Quote exactly, and only, the lines from the one with "Write the Blender Python" down to the one with "a cord lock.", both included.

Items from a dataset:
Start

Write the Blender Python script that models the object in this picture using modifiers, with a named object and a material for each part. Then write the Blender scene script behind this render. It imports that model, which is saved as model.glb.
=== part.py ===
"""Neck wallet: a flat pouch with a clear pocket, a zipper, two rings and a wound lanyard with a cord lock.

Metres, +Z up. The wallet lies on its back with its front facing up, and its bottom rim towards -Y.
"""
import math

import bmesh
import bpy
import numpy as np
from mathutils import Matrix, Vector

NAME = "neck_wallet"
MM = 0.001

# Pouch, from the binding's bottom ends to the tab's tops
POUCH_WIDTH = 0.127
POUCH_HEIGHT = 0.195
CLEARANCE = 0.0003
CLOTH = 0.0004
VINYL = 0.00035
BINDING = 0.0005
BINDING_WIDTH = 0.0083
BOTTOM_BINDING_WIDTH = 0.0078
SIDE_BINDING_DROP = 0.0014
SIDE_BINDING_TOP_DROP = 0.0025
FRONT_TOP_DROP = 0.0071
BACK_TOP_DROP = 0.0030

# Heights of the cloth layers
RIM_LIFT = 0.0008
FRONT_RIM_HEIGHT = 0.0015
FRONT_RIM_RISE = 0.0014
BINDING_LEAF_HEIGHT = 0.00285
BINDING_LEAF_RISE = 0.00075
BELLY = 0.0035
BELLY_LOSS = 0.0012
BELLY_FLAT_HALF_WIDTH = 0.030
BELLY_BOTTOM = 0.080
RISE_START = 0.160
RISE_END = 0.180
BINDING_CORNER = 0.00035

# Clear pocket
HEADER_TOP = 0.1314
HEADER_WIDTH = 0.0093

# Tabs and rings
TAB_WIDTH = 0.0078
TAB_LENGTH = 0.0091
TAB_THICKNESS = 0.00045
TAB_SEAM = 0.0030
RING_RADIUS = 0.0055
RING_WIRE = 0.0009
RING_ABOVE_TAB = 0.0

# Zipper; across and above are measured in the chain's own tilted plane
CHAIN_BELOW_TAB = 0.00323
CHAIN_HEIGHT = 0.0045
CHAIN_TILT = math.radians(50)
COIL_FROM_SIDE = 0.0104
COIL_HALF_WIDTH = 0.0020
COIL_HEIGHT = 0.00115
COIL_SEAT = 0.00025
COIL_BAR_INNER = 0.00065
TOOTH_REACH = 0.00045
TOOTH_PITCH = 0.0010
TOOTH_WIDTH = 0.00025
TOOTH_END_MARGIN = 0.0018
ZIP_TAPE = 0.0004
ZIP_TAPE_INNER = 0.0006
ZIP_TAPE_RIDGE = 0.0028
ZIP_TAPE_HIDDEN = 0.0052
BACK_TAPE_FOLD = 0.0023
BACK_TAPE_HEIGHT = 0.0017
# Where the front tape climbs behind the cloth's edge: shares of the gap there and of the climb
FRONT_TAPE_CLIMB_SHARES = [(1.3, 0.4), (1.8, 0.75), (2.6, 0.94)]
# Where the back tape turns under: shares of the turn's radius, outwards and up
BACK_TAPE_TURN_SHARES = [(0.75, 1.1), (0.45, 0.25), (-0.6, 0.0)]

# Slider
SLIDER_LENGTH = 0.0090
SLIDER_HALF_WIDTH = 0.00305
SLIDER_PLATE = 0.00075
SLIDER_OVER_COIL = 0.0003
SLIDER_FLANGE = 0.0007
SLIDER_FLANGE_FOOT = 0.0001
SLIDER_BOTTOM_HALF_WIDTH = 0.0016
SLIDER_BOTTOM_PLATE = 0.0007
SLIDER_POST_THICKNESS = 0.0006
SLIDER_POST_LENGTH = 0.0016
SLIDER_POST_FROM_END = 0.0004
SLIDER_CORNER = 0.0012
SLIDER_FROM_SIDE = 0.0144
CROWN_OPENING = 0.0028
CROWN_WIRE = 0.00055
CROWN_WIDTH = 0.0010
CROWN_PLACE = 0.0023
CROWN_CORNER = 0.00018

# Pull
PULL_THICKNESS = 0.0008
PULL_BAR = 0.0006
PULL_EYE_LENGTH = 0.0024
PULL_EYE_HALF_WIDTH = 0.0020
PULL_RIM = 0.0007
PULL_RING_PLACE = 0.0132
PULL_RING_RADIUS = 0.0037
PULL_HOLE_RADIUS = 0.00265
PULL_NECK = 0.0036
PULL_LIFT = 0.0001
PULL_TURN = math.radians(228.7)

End
Start

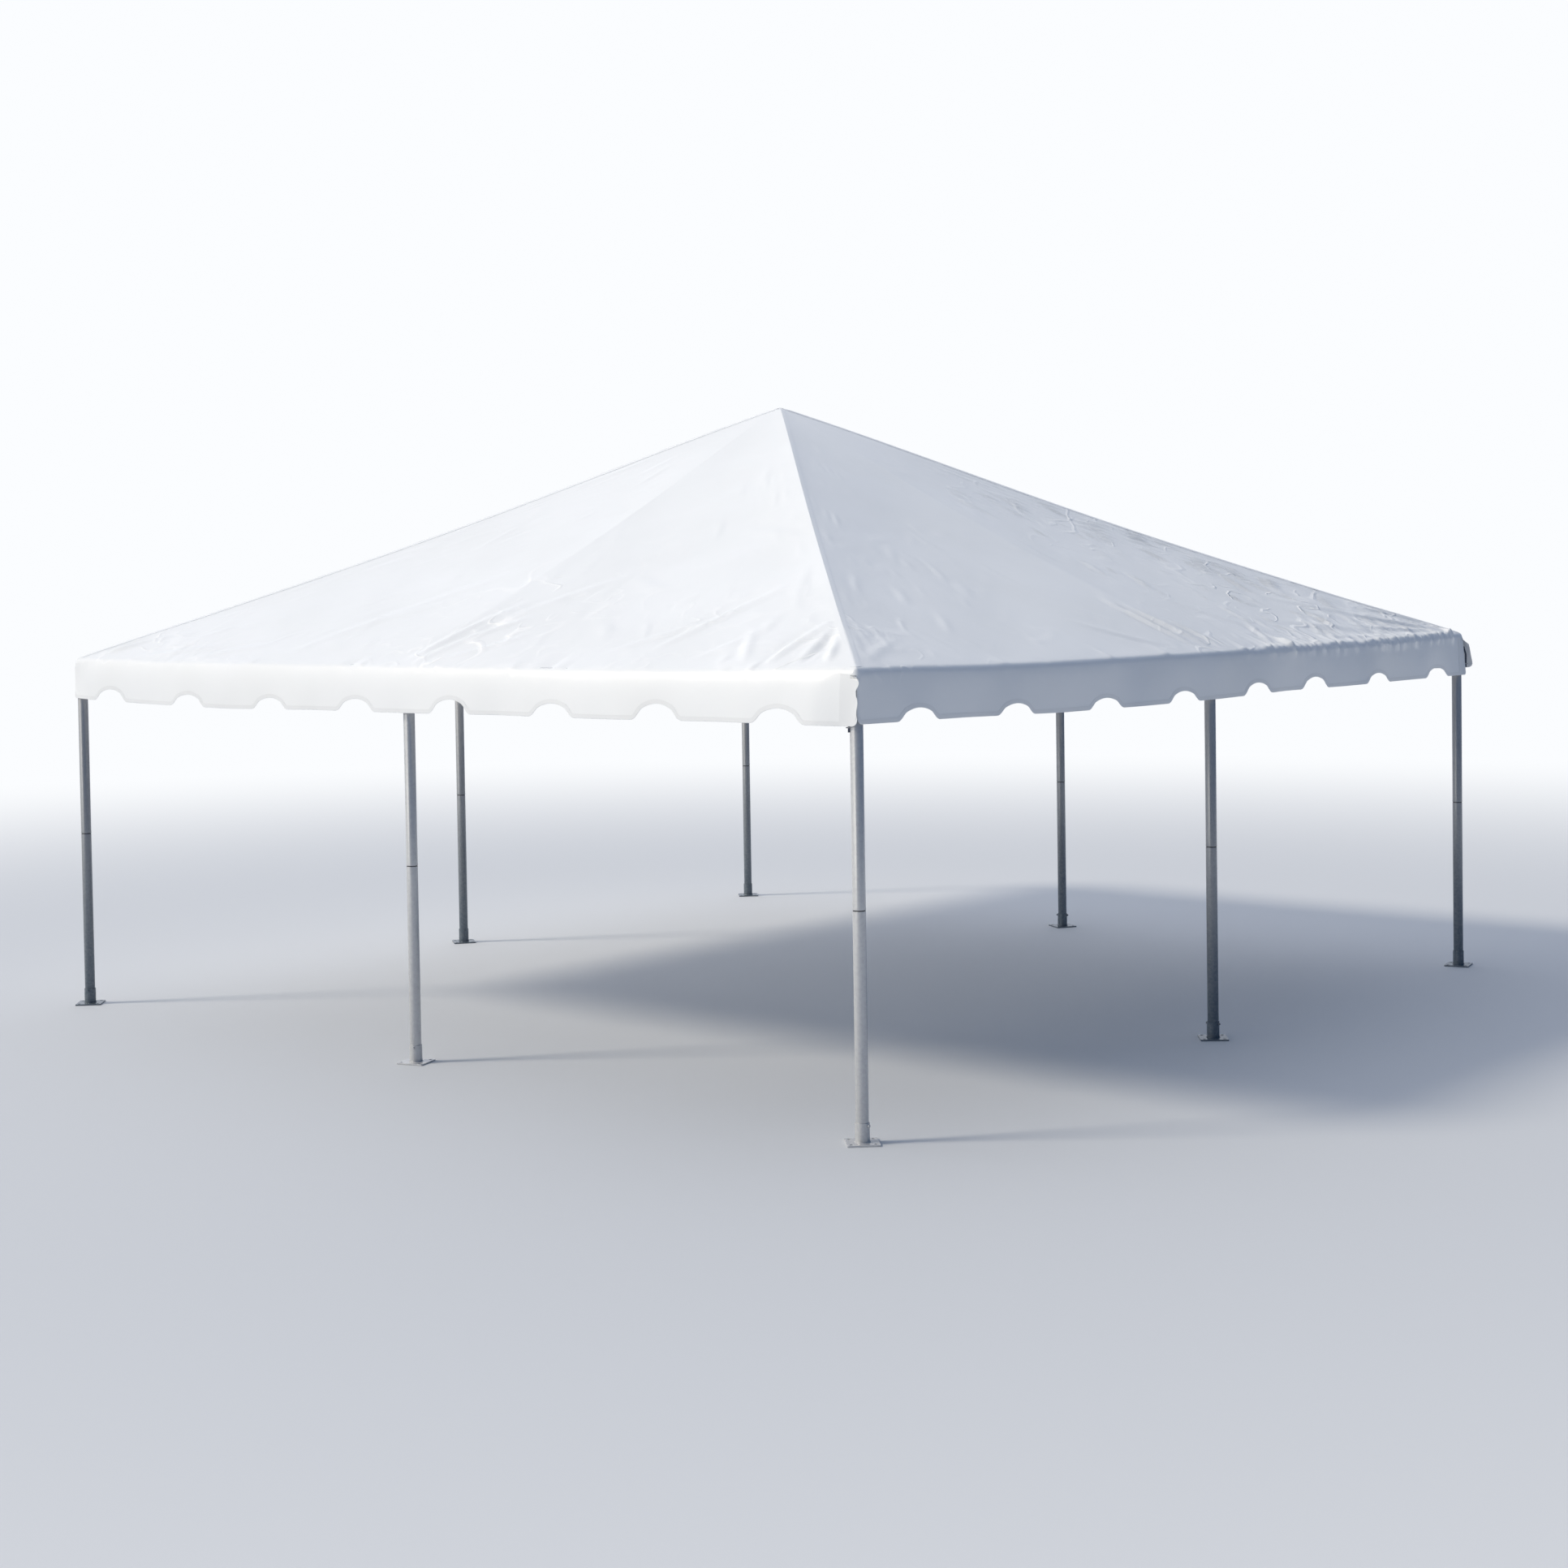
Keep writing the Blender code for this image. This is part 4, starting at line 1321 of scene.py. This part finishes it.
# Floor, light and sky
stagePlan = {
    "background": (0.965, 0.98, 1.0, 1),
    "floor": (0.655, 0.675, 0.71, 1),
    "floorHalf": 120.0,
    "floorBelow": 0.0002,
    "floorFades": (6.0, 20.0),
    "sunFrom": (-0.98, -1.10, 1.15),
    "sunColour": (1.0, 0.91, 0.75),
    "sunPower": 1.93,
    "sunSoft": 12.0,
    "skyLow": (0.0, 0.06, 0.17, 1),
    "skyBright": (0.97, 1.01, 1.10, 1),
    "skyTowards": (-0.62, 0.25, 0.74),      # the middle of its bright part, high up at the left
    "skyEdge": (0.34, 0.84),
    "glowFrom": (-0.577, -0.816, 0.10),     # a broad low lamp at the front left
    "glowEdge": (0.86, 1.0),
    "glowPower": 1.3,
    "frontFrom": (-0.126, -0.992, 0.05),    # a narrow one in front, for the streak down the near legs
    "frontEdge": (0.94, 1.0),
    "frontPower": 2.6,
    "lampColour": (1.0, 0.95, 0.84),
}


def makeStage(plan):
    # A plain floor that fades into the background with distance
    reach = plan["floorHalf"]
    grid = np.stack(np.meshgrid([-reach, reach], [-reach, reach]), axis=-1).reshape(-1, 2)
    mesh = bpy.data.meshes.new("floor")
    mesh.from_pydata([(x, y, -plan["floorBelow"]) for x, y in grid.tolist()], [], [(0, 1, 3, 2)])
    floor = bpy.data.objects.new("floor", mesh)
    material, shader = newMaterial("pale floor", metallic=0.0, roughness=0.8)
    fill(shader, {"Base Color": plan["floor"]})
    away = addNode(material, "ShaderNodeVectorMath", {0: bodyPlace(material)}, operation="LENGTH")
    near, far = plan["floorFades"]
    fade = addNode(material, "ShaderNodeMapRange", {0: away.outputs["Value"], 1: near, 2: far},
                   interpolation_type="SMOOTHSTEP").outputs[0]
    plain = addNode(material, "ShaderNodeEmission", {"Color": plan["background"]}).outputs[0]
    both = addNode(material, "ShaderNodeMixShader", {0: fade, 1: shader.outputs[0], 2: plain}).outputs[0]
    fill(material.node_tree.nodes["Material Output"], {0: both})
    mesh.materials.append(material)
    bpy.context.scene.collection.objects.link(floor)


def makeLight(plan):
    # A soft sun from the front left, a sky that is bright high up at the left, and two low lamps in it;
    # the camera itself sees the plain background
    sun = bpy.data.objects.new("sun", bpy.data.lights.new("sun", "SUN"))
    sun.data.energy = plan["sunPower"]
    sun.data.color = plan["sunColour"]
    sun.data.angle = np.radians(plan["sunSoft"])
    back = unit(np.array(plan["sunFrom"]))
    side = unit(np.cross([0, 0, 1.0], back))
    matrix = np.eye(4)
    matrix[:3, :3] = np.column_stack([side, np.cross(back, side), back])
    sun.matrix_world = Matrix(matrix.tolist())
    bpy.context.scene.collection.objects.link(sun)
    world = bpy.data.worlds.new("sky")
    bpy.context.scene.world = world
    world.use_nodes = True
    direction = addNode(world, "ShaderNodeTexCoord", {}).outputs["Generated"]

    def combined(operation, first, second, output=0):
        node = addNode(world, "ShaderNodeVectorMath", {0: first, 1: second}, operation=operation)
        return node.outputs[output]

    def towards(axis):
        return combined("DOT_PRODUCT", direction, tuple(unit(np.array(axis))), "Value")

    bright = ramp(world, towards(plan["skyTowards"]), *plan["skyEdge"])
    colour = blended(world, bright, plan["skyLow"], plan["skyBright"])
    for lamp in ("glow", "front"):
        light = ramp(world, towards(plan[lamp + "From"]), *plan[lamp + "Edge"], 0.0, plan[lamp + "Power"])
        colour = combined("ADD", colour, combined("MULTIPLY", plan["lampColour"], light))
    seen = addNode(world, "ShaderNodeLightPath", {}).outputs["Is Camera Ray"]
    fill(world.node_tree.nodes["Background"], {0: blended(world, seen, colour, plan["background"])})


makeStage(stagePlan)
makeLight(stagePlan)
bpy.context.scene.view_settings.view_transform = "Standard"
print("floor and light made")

End

Expected output
Write the Blender Python script that models the object in this picture using modifiers, with a named object and a material for each part. Then write the Blender scene script behind this render. It imports that model, which is saved as model.glb.
=== part.py ===
"""Neck wallet: a flat pouch with a clear pocket, a zipper, two rings and a wound lanyard with a cord lock.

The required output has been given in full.